__What is being asked__.
The data below must be copied in full and without any change.

__Data extract__.

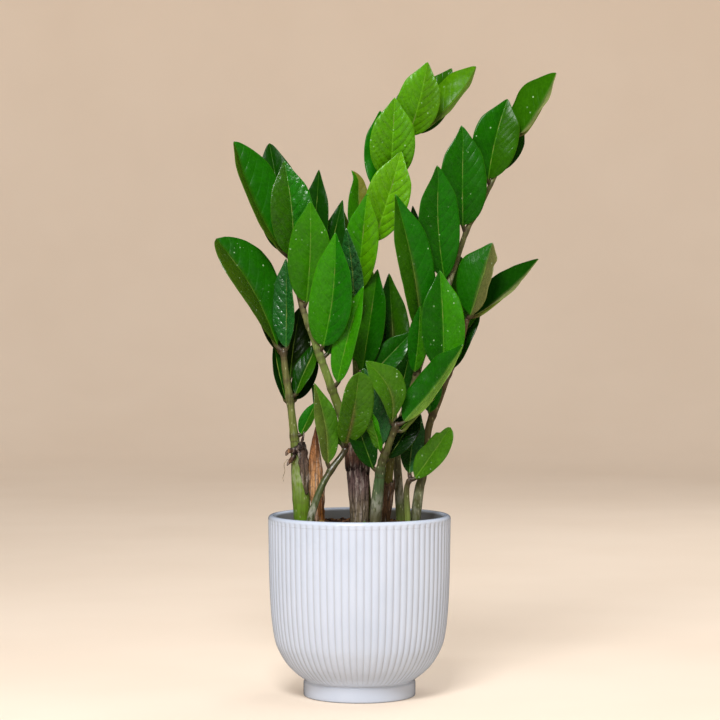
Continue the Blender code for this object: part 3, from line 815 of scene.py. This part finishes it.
# Torn scales: name; seed, curl, thickness and tilt; CAD nodes replaced; rows of (x, y, z, width); tones.
SCRAPS = [
    ("bract_golden", (3, 0.22, 0.5, 0.0), ["dry_cataphyll"],
     [(-30, -9, 127, 6), (-31, -9, 140, 8), (-33, -9, 162, 12.5), (-34, -8, 180, 10), (-33.8, -8, 196, 5),
      (-33.2, -8, 207, 1.0)],
     [(136, 98, 52), (150, 108, 62), (168, 128, 86), (148, 102, 62), (108, 66, 36), (88, 50, 28)]),
    ("bract_golden_husk", (19, 0.4, 0.6, 12.0), [],
     [(-29, -11, 128, 3), (-29.5, -11, 138, 5), (-29.5, -11, 148, 4), (-30, -11, 156, 1.2)],
     [(132, 84, 36), (156, 104, 48), (140, 92, 50), (90, 56, 34)]),
    ("bract_a_lower", (7, 0.16, 0.5, -14.0), ["papery_sheath_a"],
     [(-40.2, -8.0, 155, 2.0), (-41.0, -8.6, 165, 5.5), (-42.0, -8.2, 177, 7.6), (-43.2, -7.0, 188, 7.6),
      (-44.2, -6.0, 195, 5.6)],
     [(72, 62, 42), (92, 80, 60), (88, 72, 62), (60, 46, 36), (34, 26, 20)]),
    ("bract_a_knot", (29, 0.3, 0.5, 10.0), [],
     [(-42.5, -7.5, 191, 4), (-46, -8.4, 189.5, 6), (-50, -7.8, 188, 5.5), (-53, -7, 188, 3)],
     [(36, 26, 22), (58, 42, 34), (42, 30, 26), (70, 50, 38)]),
    ("bract_a_flap", (13, 0.4, 0.5, 30.0), [],
     [(-49, -8, 189, 2.5), (-51.5, -8.5, 188, 4.2), (-54.2, -8.5, 187, 3.6), (-56, -8, 184.5, 1)],
     [(40, 28, 24), (78, 54, 40), (124, 92, 64), (60, 42, 32)]),
    ("bract_a_flap_low", (17, 0.4, 0.5, -20.0), [],
     [(-49, -7.5, 186, 2), (-51.5, -8, 183, 3.6), (-54, -8, 180, 3), (-55.5, -7.5, 177, 0.8)],
     [(36, 26, 22), (70, 48, 36), (96, 68, 48), (60, 42, 32)]),
    ("bract_a_spike", (31, 0.4, 0.5, 0.0), [],
     [(-45, -6.5, 190, 3), (-44, -7, 195, 2.6), (-42.8, -7, 200, 1.6), (-42.4, -7, 203, 0.5)],
     [(40, 28, 24), (50, 36, 30), (66, 48, 38), (40, 28, 22)]),
]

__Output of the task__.
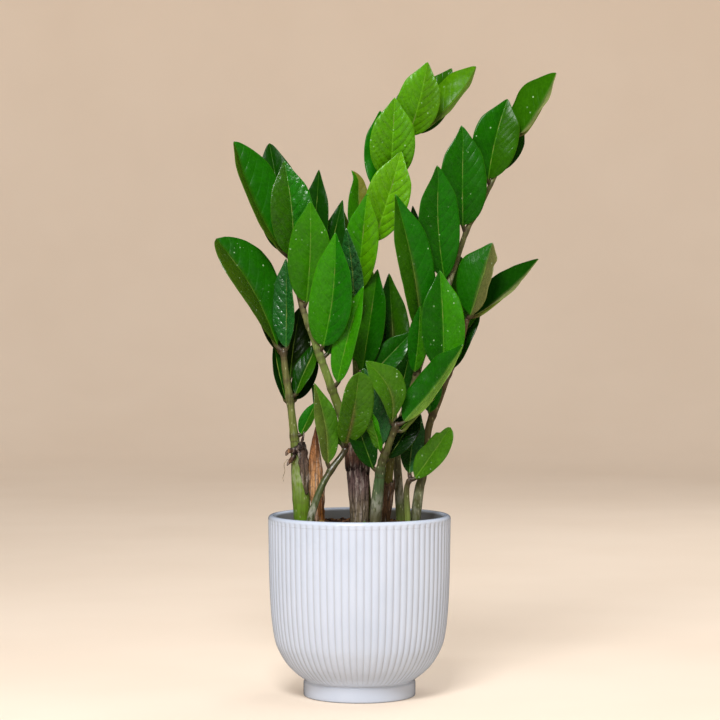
Continue the Blender code for this object: part 3, from line 815 of scene.py. This part finishes it.
# Torn scales: name; seed, curl, thickness and tilt; CAD nodes replaced; rows of (x, y, z, width); tones.
SCRAPS = [
    ("bract_golden", (3, 0.22, 0.5, 0.0), ["dry_cataphyll"],
     [(-30, -9, 127, 6), (-31, -9, 140, 8), (-33, -9, 162, 12.5), (-34, -8, 180, 10), (-33.8, -8, 196, 5),
      (-33.2, -8, 207, 1.0)],
     [(136, 98, 52), (150, 108, 62), (168, 128, 86), (148, 102, 62), (108, 66, 36), (88, 50, 28)]),
    ("bract_golden_husk", (19, 0.4, 0.6, 12.0), [],
     [(-29, -11, 128, 3), (-29.5, -11, 138, 5), (-29.5, -11, 148, 4), (-30, -11, 156, 1.2)],
     [(132, 84, 36), (156, 104, 48), (140, 92, 50), (90, 56, 34)]),
    ("bract_a_lower", (7, 0.16, 0.5, -14.0), ["papery_sheath_a"],
     [(-40.2, -8.0, 155, 2.0), (-41.0, -8.6, 165, 5.5), (-42.0, -8.2, 177, 7.6), (-43.2, -7.0, 188, 7.6),
      (-44.2, -6.0, 195, 5.6)],
     [(72, 62, 42), (92, 80, 60), (88, 72, 62), (60, 46, 36), (34, 26, 20)]),
    ("bract_a_knot", (29, 0.3, 0.5, 10.0), [],
     [(-42.5, -7.5, 191, 4), (-46, -8.4, 189.5, 6), (-50, -7.8, 188, 5.5), (-53, -7, 188, 3)],
     [(36, 26, 22), (58, 42, 34), (42, 30, 26), (70, 50, 38)]),
    ("bract_a_flap", (13, 0.4, 0.5, 30.0), [],
     [(-49, -8, 189, 2.5), (-51.5, -8.5, 188, 4.2), (-54.2, -8.5, 187, 3.6), (-56, -8, 184.5, 1)],
     [(40, 28, 24), (78, 54, 40), (124, 92, 64), (60, 42, 32)]),
    ("bract_a_flap_low", (17, 0.4, 0.5, -20.0), [],
     [(-49, -7.5, 186, 2), (-51.5, -8, 183, 3.6), (-54, -8, 180, 3), (-55.5, -7.5, 177, 0.8)],
     [(36, 26, 22), (70, 48, 36), (96, 68, 48), (60, 42, 32)]),
    ("bract_a_spike", (31, 0.4, 0.5, 0.0), [],
     [(-45, -6.5, 190, 3), (-44, -7, 195, 2.6), (-42.8, -7, 200, 1.6), (-42.4, -7, 203, 0.5)],
     [(40, 28, 24), (50, 36, 30), (66, 48, 38), (40, 28, 22)]),
]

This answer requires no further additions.